Congrats on auntiedom! :-)
I know how you feel about family. I don't see mine often enough, either. When I do, they can drive me right up a wall (as I'm sure I can do to them!), but it always makes me sad to leave.
So sad to leave them, but you've found your spot.
I miss my mom so much. She drives me crazy, but I'd love for her to be closer. She's talking about moving back -- we'll see.
Oh, Buttercup, I can so relate to how you are feeling! I am so close to my family, and they live half a country away!
I think one of the blessings of living in America (all of the opportunity) is also the curse (the opportunities are spread out in different places from coast to coast).
I miss my family so much, and I would so love for them to live closeby! But for me to move back to Texas would mean (at least right now) giving up on a dream that I have not yet realized.
Thank God for free cell to cell minutes, the internet, and air plane tickets!
I can't read the end of the post as I am blinded by my tears. Don't forget, when the time comes, I want to be your au pair!
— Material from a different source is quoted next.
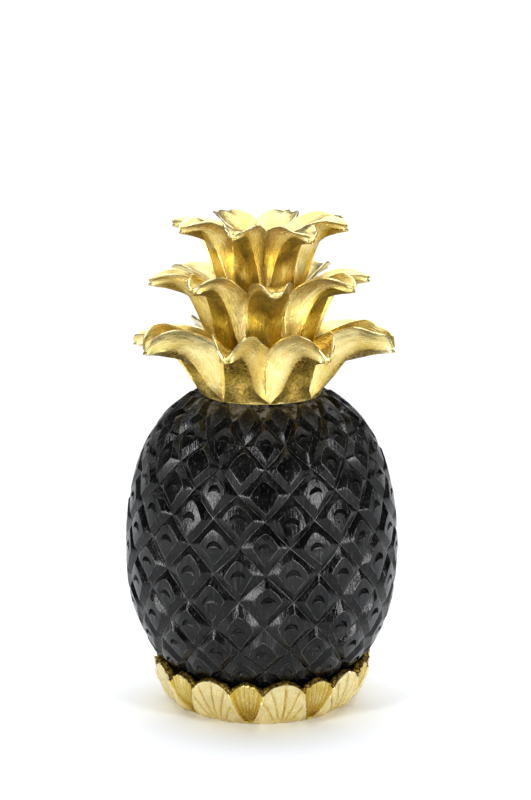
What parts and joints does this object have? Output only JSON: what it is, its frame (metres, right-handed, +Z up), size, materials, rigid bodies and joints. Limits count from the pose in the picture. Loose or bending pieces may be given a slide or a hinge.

I live really close to all my family, so I feel more of the frustration than the longing. I've never lived more than 45 minutes drive from my mom. But even when it comes down to our dysfunction, and the stress I feel when putting on the holidays, I feel horrible when we don't spend it together.
Friends of mine just moved back to their home state to be closer to family. But as they said, not too close.
My nana, mom and bro all live next door to each other in different houses.
My sis and I live one block away from each other. None of us wants to move.
Our dad lived 20 minutes away. We felt that was pretty far!